Can you see the teeny tiny pink buds?

It's not exactly a room at the Ritz, but it's a far sight better than some of my previous options for housing guests. And more importantly, I feed guests really well. I figure if I fill them up on homemade pizza and carnitas tacos, they'll be in too much of a food coma to stay awake to notice their rather basic quarters.

In any case, we're very excited to have SuperAunt come for another visit. And I am NOT going to have her help me plant the 49 Arizona Cypress trees that just arrived yesterday. No, I am not.

The most gracious of hostesses; that's me.

Monday, March 18, 2019

Making Dreams Come True


Clotheslines are very important to me. I've been hanging clothes outside to dry almost exclusively for years now. I like it, and I like not paying for the propane or electricity for a clothes dryer.

And now, settle in for a short history of my life with clotheslines.
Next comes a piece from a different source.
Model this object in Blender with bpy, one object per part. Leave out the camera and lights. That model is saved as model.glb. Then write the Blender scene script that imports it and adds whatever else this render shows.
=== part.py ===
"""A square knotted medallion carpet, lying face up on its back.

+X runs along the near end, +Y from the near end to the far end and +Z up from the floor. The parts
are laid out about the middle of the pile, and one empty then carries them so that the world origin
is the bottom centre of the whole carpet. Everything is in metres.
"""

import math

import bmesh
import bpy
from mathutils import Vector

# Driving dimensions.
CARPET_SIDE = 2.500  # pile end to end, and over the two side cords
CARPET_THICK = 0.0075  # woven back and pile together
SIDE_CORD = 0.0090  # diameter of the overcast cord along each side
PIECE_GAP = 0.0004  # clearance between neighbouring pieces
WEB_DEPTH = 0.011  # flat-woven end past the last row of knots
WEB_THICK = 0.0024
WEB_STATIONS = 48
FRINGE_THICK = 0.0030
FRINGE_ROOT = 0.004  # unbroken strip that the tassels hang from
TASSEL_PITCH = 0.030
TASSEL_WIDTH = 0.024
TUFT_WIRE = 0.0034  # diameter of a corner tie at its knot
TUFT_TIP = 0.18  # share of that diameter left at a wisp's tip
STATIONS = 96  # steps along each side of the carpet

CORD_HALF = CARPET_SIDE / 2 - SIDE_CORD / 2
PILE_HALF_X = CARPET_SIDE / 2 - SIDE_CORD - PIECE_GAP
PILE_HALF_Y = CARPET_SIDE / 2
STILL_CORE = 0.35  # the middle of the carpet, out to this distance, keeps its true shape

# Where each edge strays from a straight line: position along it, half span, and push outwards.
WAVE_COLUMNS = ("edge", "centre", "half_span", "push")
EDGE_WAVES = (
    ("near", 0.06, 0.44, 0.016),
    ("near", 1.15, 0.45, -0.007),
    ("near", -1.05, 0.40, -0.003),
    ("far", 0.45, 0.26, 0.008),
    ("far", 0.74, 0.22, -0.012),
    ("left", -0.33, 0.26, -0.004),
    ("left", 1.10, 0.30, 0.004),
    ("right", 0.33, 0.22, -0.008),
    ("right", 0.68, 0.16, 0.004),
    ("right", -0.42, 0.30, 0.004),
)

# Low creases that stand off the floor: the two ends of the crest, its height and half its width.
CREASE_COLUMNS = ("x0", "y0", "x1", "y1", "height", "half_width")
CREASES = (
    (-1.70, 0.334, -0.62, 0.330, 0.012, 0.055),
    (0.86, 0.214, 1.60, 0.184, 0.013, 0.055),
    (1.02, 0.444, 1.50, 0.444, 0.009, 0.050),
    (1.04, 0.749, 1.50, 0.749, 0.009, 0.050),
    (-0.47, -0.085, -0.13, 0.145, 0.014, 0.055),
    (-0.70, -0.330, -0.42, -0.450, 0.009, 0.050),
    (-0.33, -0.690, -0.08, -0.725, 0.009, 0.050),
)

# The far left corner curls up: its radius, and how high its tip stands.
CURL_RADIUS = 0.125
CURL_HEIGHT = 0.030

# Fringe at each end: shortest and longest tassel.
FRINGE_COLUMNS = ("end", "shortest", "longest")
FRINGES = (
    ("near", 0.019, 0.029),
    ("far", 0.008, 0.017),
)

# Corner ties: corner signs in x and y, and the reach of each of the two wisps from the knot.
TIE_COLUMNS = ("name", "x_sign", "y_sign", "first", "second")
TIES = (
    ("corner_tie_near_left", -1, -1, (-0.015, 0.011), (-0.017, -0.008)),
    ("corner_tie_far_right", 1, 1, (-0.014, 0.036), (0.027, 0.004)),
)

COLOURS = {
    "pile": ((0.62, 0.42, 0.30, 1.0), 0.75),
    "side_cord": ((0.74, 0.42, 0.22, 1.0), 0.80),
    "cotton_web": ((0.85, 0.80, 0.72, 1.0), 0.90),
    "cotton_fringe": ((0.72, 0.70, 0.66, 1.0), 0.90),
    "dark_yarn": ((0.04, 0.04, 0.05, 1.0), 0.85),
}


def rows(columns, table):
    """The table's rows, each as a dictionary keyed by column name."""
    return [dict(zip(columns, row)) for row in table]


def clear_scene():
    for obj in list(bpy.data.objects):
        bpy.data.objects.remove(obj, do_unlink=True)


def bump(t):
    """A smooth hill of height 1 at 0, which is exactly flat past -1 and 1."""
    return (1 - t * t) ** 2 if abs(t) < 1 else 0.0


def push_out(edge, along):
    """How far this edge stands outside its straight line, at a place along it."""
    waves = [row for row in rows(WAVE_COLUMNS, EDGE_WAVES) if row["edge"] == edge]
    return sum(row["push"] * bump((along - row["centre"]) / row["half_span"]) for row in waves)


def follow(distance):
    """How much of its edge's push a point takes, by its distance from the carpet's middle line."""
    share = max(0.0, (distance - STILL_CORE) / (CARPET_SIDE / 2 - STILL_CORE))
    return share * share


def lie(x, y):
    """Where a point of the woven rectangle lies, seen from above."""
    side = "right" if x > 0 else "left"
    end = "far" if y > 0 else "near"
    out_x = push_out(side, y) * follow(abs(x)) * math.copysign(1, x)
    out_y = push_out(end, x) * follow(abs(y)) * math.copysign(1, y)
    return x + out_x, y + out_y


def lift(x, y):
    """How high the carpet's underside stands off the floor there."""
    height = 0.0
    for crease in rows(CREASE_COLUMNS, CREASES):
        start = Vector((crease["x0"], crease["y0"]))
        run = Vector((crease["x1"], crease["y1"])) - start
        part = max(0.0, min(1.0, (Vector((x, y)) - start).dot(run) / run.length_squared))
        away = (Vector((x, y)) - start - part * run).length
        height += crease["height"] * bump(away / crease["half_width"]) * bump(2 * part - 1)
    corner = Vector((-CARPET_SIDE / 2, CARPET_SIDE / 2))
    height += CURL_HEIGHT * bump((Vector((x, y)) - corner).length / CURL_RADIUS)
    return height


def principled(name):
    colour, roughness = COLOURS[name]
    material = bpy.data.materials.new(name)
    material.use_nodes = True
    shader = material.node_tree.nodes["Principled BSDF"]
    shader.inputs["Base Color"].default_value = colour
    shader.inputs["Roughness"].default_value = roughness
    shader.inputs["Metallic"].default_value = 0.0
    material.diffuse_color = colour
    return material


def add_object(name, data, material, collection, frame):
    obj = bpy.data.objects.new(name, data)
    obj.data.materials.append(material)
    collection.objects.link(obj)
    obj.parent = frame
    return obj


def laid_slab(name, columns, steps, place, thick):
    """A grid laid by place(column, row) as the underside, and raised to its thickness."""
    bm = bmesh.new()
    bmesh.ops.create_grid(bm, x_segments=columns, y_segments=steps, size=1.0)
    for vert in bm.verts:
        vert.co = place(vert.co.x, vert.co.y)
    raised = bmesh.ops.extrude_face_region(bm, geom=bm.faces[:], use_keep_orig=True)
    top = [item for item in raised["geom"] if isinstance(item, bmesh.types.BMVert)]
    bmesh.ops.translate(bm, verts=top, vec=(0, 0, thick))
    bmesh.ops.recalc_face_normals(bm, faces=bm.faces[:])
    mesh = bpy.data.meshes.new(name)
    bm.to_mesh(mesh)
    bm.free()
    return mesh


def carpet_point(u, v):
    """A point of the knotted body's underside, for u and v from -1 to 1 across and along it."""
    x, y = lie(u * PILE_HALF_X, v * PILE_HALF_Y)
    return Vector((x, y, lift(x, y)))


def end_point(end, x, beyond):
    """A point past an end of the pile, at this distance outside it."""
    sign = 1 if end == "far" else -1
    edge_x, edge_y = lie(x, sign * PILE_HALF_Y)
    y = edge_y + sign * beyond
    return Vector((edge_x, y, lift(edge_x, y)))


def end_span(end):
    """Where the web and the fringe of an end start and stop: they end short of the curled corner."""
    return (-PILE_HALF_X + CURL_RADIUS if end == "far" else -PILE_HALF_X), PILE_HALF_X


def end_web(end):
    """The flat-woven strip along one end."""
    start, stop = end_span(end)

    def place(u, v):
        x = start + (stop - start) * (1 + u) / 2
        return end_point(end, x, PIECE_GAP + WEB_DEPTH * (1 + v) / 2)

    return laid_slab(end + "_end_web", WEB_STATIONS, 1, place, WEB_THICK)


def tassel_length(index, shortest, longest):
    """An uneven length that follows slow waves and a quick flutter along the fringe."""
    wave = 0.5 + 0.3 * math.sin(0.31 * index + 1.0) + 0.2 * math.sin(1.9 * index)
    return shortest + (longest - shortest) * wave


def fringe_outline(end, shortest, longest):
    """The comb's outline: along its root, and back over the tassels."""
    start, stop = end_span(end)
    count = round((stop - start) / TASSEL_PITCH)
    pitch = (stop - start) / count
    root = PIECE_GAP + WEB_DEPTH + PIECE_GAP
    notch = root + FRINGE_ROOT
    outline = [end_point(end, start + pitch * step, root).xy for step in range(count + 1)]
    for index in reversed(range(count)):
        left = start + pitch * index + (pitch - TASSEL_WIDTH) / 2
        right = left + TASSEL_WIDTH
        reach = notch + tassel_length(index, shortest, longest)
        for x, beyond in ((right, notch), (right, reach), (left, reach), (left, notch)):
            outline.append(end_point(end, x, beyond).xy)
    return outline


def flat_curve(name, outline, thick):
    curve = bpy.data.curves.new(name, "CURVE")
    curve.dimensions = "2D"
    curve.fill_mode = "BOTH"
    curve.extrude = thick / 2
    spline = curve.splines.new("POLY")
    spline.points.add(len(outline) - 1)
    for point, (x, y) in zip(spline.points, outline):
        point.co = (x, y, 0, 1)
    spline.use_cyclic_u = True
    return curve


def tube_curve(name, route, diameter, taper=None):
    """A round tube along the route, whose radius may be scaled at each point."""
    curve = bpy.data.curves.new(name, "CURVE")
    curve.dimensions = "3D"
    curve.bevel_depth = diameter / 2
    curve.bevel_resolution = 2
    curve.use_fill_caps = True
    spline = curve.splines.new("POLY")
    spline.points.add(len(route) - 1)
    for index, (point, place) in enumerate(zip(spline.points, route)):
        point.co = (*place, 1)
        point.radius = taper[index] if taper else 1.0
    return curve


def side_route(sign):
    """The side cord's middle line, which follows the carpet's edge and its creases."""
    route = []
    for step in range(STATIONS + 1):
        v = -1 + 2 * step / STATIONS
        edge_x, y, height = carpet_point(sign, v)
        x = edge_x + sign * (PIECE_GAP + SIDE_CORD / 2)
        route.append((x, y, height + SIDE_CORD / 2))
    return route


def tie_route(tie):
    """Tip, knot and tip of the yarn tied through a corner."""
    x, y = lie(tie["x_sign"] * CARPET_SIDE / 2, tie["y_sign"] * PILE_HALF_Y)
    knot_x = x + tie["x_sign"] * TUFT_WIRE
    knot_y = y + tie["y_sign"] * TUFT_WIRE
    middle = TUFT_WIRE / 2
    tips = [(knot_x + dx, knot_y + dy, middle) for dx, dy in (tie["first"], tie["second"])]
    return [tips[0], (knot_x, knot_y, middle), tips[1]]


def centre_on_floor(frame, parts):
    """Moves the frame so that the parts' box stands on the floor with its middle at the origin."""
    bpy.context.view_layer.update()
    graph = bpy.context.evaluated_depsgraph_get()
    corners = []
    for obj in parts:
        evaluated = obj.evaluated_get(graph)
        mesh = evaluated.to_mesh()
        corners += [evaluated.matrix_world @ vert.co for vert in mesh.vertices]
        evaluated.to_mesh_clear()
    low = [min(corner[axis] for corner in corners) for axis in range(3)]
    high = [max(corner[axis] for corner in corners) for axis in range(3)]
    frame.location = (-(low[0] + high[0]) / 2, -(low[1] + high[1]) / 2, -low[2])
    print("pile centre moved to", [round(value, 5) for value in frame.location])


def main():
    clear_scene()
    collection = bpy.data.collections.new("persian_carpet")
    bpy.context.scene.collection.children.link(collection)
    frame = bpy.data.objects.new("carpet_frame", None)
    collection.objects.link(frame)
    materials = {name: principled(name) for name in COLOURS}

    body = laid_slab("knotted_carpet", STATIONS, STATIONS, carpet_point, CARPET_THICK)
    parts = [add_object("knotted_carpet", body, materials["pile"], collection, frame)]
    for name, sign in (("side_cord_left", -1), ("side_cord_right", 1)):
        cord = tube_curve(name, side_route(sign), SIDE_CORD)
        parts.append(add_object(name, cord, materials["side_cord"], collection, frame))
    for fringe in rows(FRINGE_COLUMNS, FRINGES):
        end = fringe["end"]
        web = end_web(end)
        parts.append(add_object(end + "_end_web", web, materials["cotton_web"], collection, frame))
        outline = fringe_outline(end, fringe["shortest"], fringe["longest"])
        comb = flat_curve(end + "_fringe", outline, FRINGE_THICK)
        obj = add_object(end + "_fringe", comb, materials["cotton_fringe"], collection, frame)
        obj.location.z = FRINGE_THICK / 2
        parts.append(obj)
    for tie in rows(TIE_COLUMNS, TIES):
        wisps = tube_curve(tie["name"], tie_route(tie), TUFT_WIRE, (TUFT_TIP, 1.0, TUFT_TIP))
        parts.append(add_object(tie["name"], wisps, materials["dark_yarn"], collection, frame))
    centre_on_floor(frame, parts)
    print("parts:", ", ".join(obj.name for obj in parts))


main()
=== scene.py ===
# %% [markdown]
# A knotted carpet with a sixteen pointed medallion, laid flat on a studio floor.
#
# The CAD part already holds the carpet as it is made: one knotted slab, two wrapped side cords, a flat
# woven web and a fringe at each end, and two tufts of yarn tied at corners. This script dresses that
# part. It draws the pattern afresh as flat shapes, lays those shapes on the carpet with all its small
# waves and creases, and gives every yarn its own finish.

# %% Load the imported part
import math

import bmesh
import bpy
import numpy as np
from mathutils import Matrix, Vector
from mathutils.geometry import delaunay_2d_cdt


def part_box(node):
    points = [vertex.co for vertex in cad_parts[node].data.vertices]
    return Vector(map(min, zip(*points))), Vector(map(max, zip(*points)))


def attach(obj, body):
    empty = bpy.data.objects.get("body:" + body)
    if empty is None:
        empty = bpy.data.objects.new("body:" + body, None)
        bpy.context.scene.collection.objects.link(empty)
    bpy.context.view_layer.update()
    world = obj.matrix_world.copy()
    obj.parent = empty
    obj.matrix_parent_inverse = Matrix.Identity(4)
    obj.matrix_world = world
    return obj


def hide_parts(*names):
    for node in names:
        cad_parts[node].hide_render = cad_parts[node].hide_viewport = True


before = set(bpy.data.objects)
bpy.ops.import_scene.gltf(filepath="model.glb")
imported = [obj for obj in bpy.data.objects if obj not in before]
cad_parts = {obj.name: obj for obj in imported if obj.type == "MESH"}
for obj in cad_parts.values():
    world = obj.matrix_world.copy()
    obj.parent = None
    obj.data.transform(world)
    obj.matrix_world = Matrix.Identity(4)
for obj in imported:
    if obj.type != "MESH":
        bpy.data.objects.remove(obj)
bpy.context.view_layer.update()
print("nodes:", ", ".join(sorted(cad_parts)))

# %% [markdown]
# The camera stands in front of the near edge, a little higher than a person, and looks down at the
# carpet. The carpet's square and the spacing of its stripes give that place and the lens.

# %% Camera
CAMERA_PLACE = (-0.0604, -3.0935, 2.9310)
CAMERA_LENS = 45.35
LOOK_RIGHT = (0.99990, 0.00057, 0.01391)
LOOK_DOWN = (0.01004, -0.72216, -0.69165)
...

Whee! With many links to pictures of Clothesline I Have Known, because I appear to have a slight fixation.

Ahem.

The first clothesline I remember using was when I was growing up in Tucson. We had one on our back patio and my dad was pretty militant about us using it instead of the dryer. It takes clothes about two minutes to dry there, so I can see why he was so insistent about it. I found it kind of annoying at the time--teenagers are like that--but it started my clothesline experience.

The clothesline at Blackrock was always between two trees, as there are many, many trees to choose from there. First it was between the sweet gum tree and a cedar tree. (Bonus photo of that clothesline, because yikes, I have a LOT of photos of clotheslines on this blog.) Until the cedar tree almost fell right over from rot and had to be removed.

Then the clothesline was moved to a spot between a basswood tree, a utility pole, and a tulip poplar tree. Until the tulip poplar blew over in a violent storm. Then we just had the shorter clothesline between the basswood and the utility pole.

At our house in northern New York, there was no clothesline until A. put one up for me under the elevated porch. We eventually moved it to a spot between a birch tree and a spruce tree, so the clothes would get more sun and also not be right outside the back door. It was a pretty short line, though, so it wasn't good for much except hanging out blankets or whatever.

I never did get a clothesline put up at our rental house in the village here, mostly because there was nowhere convenient to run it and we didn't want to dig a giant hole in the yard to put in a standalone one.

When we moved to this house, A. put up a temporary clothesline for me between the fence and the shed. I never intended that to be the permanent spot because it wasn't long enough and also it was exposed to the often-strong winds here that would blow things right off the line with some regularity. The wind also blew loose dirt all around there.

I was determined that at this house, where we anticipate staying for many years and where the weather is good pretty much all year for line drying, I was going to have a clothesline that really worked the way I wanted it to, not just a random one put up wherever there happened to be supports for it. After all my experience with clotheslines in the past, I knew exactly what I wanted.

The preferred style of clothesline in this area is two T-bars of heavy pipe to make a double clothesline. I liked this idea very much and told A. that's what I wanted. With two full-length clotheslines, I would finally have enough space to hang two loads of laundry. I have never had this much clothesline space, and now that I have to do two loads of laundry every other day, I could only hang all my clothes out if I did a load every single day. And then I still couldn't put up sheets and other things.

I also spent some time thinking about where I wanted the clothesline positioned, eventually deciding on the backyard, which is completely enclosed by the house on the south side and a high board fence on the other three sides. This blocks the wind enough that even when it's blowing a gale everywhere else, there's never more than a pretty good breeze back there. Also, there are no trees there, which means no birds perching over the line and soiling the formerly-clean clothes with their droppings.

Gross.

A. built the clothesline I specified, in the place I requested. I bought some heavy-duty clothesline to put on the frame, some really awesome metal clothespins to anchor the clothes on the line even if the wind is strong (and also to replace most of the wooden clothespins I have always hated because they seem to break far too frequently).

We think it could use an additional prop in the center to hold everything up properly, but other than that easily-remedied issue, I have the clothesline of my dreams now:


Happy sigh.

And as a bonus, A. also made me a compost bin so I wasn't just dumping garbage in a pile in the corner of the back yard:


Incredibly ugly and cheap afghan left behind by Dale. Nothing is more patriotic than a compost bin.

Three cheers for A. He sure knows how to spoil a woman.